‘Look at the city from here: through the rear view mirror or looking glass’ is the title of Risham Syed’s current solo show at Gandhara Art-Space in K
‘Look at the city from here: through the rear view mirror or looking glass’ is the title of Risham Syed’s current solo show at Gandhara Art-Space in Karachi. Borrowed from a poem Yahan se sheher to dekho, by the legendary Faiz Ahmed Faiz, ‘Look at the city from here’ will be the umbrella theme of a series of three solo shows at Gandhara Art-Space (including Syed’s), curated by Hajra Haider Karrar, to celebrate the 10th year milestone of the gallery.
Upon entering the gallery space, the wall text near the entrance served as a pertinent introduction to what one would expect to see in the show. Taking in the artworks around them, one could see a carefully thought-out display of the pieces spanning two floors of the gallery, with each area displaying works from a different series created by Syed over the years, yet interwoven so well that it didn’t seem like a retrospective spanning almost two decades.
However, what was it that enamoured or concerned Syed about the city? Moreover, which city in particular was she speaking of? The artist best explained it herself as she stated, ‘Well I do begin with my own city Lahore that I have lived in all my life. I’ve seen it grow, transform and evolve and take shape that it has. It houses ideals, aspirations, expectations and goals of millions. I use it as a metaphor to talk of life, the system we live in, what this system does to life and the human condition’.
With the ‘city’ as a constant, underlying thread in the show, one was first introduced to her Untitled Lahore series. This series depicted postcard-sized paintings (that at first seemed like photographs) of unusual areas of Lahore in conjunction with objects displayed below, such as a pile of sand or an abandoned iron rod, which were reminiscent of a certain time in history. The irony Syed provided was apparent; postcards usually depict the most scenic and iconic representations of a particular place, while Syed’s pieces displayed mundane facades of homes. Also, why were the postcards painted? Syed felt, ‘For me painting then becomes a deliberate act of participation’ in preserving a moment in time.
The We are sorry for this transient inconvenience series was a number of Jacquard tapestries depicting abandoned buildings or spaces under construction constituting an unpleasant sight, displayed on netted metal frameworks/barriers in a manner reminiscent of negligently-pasted posters on city walls. Hence, she brought to the gallery space, images of sights one comes across when navigating a third-world urban landscape (in this case, Lahore).

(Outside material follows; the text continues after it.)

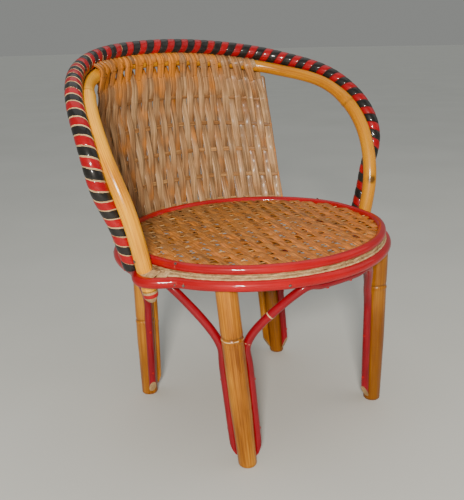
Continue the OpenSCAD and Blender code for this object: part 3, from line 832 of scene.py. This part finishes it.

But what is the significance of the technique of Jacquard itself? According to the curator, Karrar, jacquard (the first mechanization of the handloom) emerged as a process in China after the Industrial Revolution, which took over the local Indian hand-operated cotton industry. And this is where the artist brought in another historical reference: according to Syed, till the 19th century, cotton and cotton products were one of India’s significant exports. After the mechanization of the handloom, however, only raw cotton was exported while machine-made cotton goods were imported back from China by Pakistan, destabilizing the local economy. By bringing in images of chaos and mayhem woven into the tapestries (which were also made in and brought back from China), Syed brought in the politics of 19th century right into present day Lahore and presented a contrast to traditional 19th century European jacquard panels that mostly depicted life in tranquil settings. The pieces also inadvertently reflected China’s current stronghold on the world economy.
Not only did Syed reference historical narratives that have impacted her city, Lahore (and Pakistan on the whole), as well as current scenarios, she also brought in elements of her personal history to the table. In her Vaila k’vaila series (Time Untimed), Syed’s digitally printed quilt and painting faced a vintage bridal shirt, while a video ran perpendicular to the two. All four objects referenced Syed’s personal history and her ‘Punjabi/colonial values’, in one way or another, yet also struck a chord with the viewer. While the quilt perhaps depicted a mesh of buildings, old photographs and other things familiar to her, the bridal shirt belonged to her grandmother, and the painting depicted her mother. The entire installation seemed to be reminiscent of the 70s; a time much different from today, yet still relatable. We were thus made to see ‘the present through the filter of history’, as Syed stated.
On the floor above was displayed yet another series by Syed- History as Re-presentation (along with a few older pieces by her). This series, again, brought together object and image with the act of painting and deliberated composition. Syed stated, ‘All objects have history and old objects bring the history of their time and context with them. I choose to juxtapose these with the painted surface to create a narrative or to ‘frame’ these paintings so that they are viewed through the ‘filter’ of the history of these objects’.
According to the curator, Karrar, History as Re-presentation 3- the piece with the baby Victorian chair atop a wooden stool and painting on stand next to it- encapsulated the entire exhibition best. That’s perhaps because we could see a correlation between found objects and created/crafted objects that, when composed together, reflected how history is created and represented; rarely in its absolute, truest form, with parts of it fabricated, morphed and maneuvered.